In a significant ruling, the United States Government Accountability Office (GAO) has found that the Securities and Exchange Commission (SEC) failed to adhere to the Congressional Review Act (CRA) in its implementation of the cryptocurrency disclosure policy. This verdict has ignited quite a debate over the SEC's approach to crypto regulations and its interpretation of existing securities and exchange laws.

SEC Breaking Law

The GAO's Finding

The GAO's decision centers on the Staff Accounting Bulletin 121 (SAB 121), issued by the SEC. SAB 121 directed banks to include customer cryptocurrency holdings on their balance sheets. The GAO declared that this directive, presented through SAB 121, should have undergone the formal rulemaking process outlined in the CRA, rather than being enacted as mere "interpretive guidance."

The SEC's Argument and GAO's Disagreement

The SEC had previously contended that SAB 121 was not a new rule but provided "interpretive guidance." It argued that this interpretation exempted it from the CRA's procedural requirements. The SEC further asserted that SAB 121 did not qualify as an "agency statement" of "future effect."

However, the GAO disputed these claims. It argued that SAB 121 met the criteria of an agency statement, primarily because it was published on the SEC's public website, signifying its endorsement by SEC personnel. Furthermore, the GAO held that the directive was "of future effect" since it provided guidance to entities on safeguarding cryptocurrency assets they might need to hold for clients in the future.

The GAO also maintained that SAB 121 contained policy elements, as it conveyed the SEC's preferences regarding crypto disclosure and custody. Considering the SEC's role in overseeing disclosure requirements, the GAO deemed it reasonable to expect affected entities to take action to align with the guidance provided.

Consequently, the GAO concluded that SAB 121 must comply with the CRA's submission requirements, indicating that the SEC's approach did not align with the law.

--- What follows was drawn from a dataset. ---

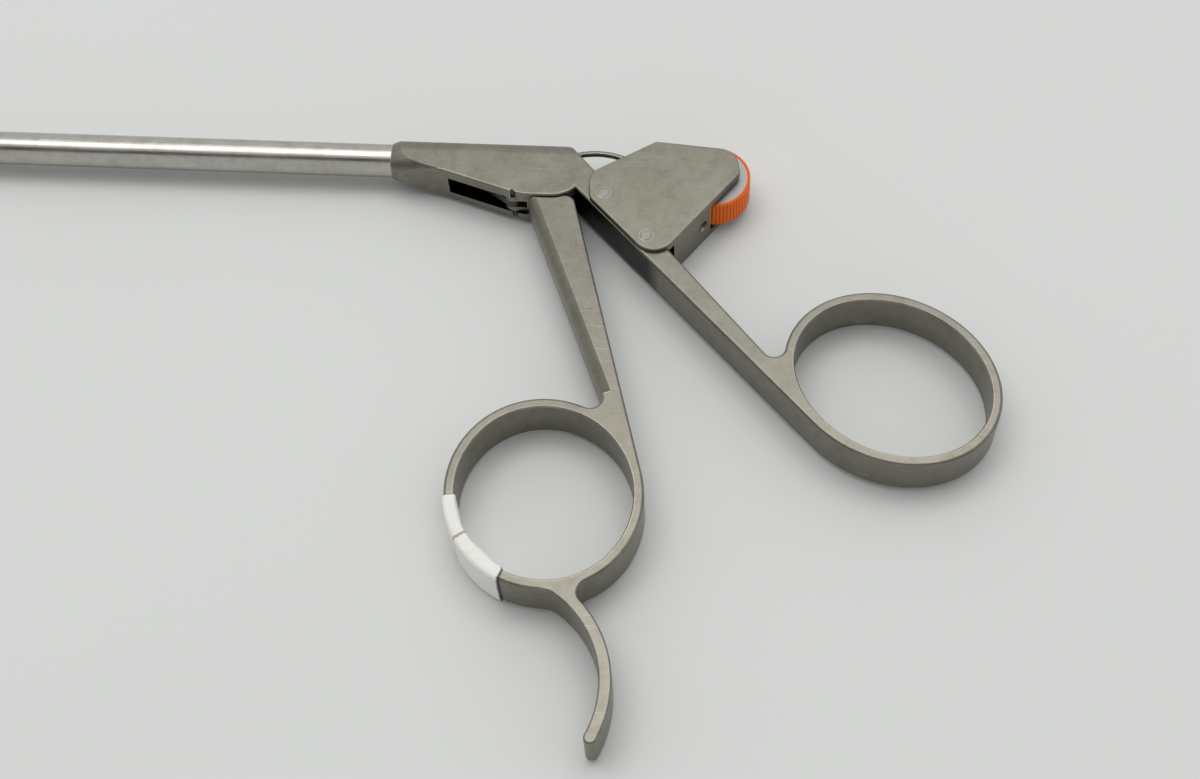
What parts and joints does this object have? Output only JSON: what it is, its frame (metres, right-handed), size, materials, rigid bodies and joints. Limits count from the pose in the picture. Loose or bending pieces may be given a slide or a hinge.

Implications for SEC's Crypto Enforcement

This GAO ruling has sparked extensive discussions, with many asserting that the SEC's crypto crackdown efforts last year breached the law. Notably, the SEC issued SAB 121 on March 31, 2022, approximately five months after the peak of the crypto bull market.

Hester Peirce, a pro-crypto SEC Commissioner, criticized the bulletin, characterizing it as a "scattershot and inefficient" approach to crypto regulation. Stuart Alderoty, the legal head of Ripple Labs, found the ruling somewhat poetic, highlighting that it reflected the SEC's transformation into a "Wild West," a term previously used by the SEC's chairman, Gary Gensler, in describing the crypto landscape.

Recent Events and Industry Criticisms

In a related development, Coinbase, a prominent U.S.-based cryptocurrency exchange, argued that Congress is unlikely to grant agencies such as the SEC unilateral authority to create new rules on matters of political or economic significance. The SEC had filed a lawsuit against Coinbase, alleging that it offered securities not registered under the Securities Act of 1933.

Traditional investment managers have also expressed reservations about the SEC's latest product naming rules, questioning the additional compliance burdens associated with refining conventional definitions of bonds and equities.

This GAO ruling underscores the need for clear regulatory frameworks and raises questions about the SEC's approach to cryptocurrency oversight. With the continual growth and evolution of crypto, navigating these legislative challenges will be crucial to ensuring the US doesn't fall behind in the cryptocurrency sector.